Le piccole tragedie del grande commediante
Le avventure galanti del giovane Molière è un titolo che evoca istinti pruriginosi, curiosità maligne e morbosette.
Nulla di tutto ciò nella pellicola di Laurent Tirard. Il film è una fresca ma mai volgare commedia, che si prende molto sul serio, mettendo al centro della sua narrazione la gioventù di Molière, non ancora famoso e alle prese con debiti e aspirazioni di fama.
Tirard, con l'aiuto di un cast eccellente, costruisce dunque una classica commedia degli equivoci, incorniciandola in scenografie maestose e costumi d'epoca, e mescolando le tematiche imperanti nella Francia assolutista con quelle la cui urgenza è esclusivamente dell'oggi.
E così il giovane Molière, al quale presta il volto Romain Duris, astro nascente del cinema transalpino, riscattato dalla prigione dal 'borghese gentiluomo' Jourdain, uno splendido Fabrice Luchini, deve, in cambio della libertà, insegnargli a recitare, cosicché egli possa far colpo sulla bella contessa Celimene (Ludivine Sagnier). A complicare (sentimentalmente) la faccenda di per sé già non semplice, ci pensa la moglie di Jourdain, Elmire, interpretata da una Laura Morante che, fuori dalla terra natia, riesce a scrollarsi di dosso la parte della donna di mezza età nevrotica ed in crisi, per dare corpo a una elegante e maestosa padrona di casa, vero dominus di tutte le vicende del film.
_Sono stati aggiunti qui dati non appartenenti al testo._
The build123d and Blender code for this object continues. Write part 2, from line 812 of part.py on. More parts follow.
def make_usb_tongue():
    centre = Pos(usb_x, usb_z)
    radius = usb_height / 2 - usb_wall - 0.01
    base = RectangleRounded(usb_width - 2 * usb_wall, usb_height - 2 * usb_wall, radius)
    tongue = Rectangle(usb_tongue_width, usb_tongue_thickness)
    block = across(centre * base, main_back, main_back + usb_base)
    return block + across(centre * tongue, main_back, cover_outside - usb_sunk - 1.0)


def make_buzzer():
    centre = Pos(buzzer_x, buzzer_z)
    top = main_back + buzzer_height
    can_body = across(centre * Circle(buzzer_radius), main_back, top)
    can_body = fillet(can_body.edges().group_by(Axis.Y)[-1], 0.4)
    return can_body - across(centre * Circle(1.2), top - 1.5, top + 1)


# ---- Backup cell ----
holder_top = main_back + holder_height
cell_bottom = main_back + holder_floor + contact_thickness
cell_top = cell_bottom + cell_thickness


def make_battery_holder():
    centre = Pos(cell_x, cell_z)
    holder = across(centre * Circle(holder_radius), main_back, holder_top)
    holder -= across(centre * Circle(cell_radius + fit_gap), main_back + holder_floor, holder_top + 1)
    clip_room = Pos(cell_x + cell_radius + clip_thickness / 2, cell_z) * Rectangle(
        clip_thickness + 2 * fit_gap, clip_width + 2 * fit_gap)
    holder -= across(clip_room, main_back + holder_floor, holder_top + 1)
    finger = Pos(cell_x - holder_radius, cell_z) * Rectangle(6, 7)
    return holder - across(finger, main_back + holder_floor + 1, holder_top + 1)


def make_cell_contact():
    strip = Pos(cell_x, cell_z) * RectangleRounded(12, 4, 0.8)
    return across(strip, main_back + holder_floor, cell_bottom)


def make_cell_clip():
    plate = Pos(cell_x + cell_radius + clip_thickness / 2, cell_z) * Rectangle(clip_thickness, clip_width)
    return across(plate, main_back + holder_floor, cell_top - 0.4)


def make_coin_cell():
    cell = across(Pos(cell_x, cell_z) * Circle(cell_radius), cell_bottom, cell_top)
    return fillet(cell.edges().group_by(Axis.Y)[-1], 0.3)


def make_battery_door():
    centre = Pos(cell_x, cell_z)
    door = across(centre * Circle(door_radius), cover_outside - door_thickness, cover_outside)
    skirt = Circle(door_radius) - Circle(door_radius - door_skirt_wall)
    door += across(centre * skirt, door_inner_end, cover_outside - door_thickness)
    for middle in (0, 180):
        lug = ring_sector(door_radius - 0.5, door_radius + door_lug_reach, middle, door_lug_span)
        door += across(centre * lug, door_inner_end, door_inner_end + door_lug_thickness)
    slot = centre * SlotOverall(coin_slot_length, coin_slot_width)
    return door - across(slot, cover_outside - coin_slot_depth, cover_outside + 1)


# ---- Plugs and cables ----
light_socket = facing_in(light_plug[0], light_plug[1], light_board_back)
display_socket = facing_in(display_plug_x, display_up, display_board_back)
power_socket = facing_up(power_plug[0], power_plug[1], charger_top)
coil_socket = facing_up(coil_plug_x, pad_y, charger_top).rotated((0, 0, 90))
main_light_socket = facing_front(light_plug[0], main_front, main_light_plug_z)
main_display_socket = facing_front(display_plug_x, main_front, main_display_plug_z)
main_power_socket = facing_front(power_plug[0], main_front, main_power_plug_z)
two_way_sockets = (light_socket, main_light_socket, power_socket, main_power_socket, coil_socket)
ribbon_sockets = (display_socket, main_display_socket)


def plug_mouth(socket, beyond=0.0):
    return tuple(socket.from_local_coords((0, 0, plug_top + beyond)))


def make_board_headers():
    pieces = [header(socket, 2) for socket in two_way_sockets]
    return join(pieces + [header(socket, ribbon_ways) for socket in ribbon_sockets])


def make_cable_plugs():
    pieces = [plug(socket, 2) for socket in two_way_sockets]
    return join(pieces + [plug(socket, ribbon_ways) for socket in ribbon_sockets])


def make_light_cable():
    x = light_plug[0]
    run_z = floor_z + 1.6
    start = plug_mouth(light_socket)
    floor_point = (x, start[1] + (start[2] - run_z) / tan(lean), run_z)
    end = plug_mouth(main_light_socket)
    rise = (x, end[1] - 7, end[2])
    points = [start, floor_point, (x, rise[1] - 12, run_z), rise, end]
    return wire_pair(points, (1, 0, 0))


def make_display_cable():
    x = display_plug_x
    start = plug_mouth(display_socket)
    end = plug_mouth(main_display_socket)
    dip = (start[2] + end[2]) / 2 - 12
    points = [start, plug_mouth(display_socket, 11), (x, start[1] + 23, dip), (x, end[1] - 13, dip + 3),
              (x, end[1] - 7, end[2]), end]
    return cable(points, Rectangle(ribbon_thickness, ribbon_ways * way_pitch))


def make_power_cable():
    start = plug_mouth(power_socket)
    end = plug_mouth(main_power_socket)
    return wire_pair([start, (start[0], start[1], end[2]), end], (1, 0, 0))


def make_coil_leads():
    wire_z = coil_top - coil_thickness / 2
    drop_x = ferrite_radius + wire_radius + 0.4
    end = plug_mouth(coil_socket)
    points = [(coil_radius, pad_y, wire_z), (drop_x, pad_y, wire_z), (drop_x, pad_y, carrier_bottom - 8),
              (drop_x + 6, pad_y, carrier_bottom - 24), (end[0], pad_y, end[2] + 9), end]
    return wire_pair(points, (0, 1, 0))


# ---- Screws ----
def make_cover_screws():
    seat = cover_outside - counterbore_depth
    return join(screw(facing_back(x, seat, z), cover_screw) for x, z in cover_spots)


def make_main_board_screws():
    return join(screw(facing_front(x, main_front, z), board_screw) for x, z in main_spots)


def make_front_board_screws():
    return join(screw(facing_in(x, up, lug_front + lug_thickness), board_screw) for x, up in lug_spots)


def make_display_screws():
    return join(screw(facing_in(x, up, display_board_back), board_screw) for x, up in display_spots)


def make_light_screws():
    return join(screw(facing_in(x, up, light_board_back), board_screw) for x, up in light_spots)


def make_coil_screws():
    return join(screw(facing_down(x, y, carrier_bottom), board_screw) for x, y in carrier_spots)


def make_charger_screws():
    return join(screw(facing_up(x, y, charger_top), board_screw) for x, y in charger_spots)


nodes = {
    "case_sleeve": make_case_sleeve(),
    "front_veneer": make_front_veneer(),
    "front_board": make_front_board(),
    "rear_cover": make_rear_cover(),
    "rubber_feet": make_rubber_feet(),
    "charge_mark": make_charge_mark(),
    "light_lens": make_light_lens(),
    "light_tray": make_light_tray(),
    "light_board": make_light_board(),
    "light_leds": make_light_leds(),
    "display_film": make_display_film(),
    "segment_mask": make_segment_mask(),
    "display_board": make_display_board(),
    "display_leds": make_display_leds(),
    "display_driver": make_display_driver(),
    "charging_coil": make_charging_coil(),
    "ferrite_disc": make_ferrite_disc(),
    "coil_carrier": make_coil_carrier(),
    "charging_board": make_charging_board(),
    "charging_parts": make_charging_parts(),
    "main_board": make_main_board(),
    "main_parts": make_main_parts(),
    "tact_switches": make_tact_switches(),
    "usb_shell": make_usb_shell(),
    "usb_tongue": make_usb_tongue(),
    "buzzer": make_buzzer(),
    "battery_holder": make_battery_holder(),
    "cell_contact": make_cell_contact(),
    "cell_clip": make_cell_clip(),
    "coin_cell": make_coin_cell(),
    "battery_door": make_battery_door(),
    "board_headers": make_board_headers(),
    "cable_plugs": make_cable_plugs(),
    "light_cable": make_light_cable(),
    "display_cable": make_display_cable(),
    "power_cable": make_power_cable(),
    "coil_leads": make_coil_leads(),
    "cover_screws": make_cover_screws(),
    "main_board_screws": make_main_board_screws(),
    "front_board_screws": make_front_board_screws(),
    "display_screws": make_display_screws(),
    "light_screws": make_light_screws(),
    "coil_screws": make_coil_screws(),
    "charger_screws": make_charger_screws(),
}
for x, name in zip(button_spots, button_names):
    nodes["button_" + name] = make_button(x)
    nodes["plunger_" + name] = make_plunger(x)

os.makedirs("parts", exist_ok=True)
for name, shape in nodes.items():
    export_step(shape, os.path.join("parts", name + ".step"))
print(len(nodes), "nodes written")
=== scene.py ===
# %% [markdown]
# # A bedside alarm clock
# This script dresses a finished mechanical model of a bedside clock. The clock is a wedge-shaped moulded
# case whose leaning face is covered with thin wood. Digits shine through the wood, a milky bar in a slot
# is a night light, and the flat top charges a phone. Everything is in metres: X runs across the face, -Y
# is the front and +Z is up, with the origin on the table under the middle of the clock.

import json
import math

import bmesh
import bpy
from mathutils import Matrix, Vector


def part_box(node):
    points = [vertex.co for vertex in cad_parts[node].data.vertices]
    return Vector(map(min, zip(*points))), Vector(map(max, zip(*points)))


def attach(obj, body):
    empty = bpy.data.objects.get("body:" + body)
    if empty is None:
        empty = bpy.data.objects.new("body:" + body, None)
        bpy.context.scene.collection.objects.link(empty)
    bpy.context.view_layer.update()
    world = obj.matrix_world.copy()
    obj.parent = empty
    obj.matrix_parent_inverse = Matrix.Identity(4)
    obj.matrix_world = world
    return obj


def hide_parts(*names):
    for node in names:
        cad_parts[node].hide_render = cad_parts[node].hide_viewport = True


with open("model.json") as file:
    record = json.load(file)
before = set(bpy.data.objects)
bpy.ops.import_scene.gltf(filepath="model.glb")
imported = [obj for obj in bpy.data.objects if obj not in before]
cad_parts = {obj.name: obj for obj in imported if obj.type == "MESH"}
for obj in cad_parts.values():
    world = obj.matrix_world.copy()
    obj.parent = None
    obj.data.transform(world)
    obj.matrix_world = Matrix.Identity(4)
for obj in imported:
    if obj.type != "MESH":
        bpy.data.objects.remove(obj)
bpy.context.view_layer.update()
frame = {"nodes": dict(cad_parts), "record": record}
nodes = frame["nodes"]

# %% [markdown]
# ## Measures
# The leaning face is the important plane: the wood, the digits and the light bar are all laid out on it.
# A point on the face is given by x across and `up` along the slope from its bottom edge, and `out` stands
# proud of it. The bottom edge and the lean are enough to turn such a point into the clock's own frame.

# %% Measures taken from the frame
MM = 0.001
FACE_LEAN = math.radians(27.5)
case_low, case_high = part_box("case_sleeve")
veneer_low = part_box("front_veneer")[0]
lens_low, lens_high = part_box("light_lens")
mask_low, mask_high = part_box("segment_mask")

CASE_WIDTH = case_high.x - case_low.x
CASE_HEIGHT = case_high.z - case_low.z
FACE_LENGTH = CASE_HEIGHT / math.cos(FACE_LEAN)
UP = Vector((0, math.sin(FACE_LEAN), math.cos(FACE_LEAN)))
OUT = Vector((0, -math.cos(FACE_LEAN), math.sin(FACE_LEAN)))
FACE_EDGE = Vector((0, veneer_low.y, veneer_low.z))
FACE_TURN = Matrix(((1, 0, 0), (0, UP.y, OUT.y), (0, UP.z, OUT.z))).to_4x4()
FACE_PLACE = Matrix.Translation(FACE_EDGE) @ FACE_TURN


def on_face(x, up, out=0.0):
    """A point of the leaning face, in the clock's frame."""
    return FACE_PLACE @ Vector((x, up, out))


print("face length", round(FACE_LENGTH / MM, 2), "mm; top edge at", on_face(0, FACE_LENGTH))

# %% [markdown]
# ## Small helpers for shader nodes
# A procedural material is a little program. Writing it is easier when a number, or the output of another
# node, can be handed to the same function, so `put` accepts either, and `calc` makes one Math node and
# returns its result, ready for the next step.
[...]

Tirard mostra genio e creatività nel mescolare sapientemente in un unico canovaccio narrativo tutti (o quasi) i personaggi e le situazioni comiche che il commediografo francese ha creato nella sua lunga e prolifica carriera. Scelta, questa, che denota un attaccamento molto particolare alla storia e alla tematica.
Tirard tratta bene i suoi personaggi, mettendone a nudo tutte le debolezze ma sottolineandone, nel bene e nel male, la profonda umanità che li caratterizza.
Si può individuare una certa coincidenza tra le passioni e le aspettative del Molière del film, e quelle del film stesso, e del regista che lo scrive e lo dirige, dominati entrambi dall'urgenza del comunicare e dall'impossibilità e l'incapacità di farlo attraverso un registro nobile, elevato, costringendosi dunque a ricorrere alla commedia farsesca, alla risata, per denudare amaramente le pecche della società.
Da questa pulsione viene fuori uno dei più grandi commediografi di tutti i tempi, mentre, con tutto il rispetto, altrettanto non si può dire per il regista.
Tirard, al suo terzo lungometraggio, ha composto la sua opera migliore con la penna. Pubblicata in Italia da Holden con il titolo L'occhio del regista, è infatti una solida e gustosa carrellata di interviste mai prone con alcuni dei cineasti contemporanei di maggior spessore, da Scorsese a Godard. Dietro la macchina da presa, invece, Tirard si fa prendere la mano dalla passionalità con cui mette in scena e descrive, e diluisce troppo i propri momenti narrativi, facendo perdere anche il senso più profondo del suo far commedia.
Ha il pregio, d'altra parte, di dare vita ad un film pacato e solido, che, pur sfiorando il sottile confine più volte, non annoia mai, non offrendo però in alcun momento uno spunto, un rilancio davvero all'altezza.
Ne esce fuori un bel film in costume, e una discreta commedia che, avendo le altre ami un po' spuntate, fa leva principalmente (se non esclusivamente) su un grande cast per mantenere desta l'attenzione.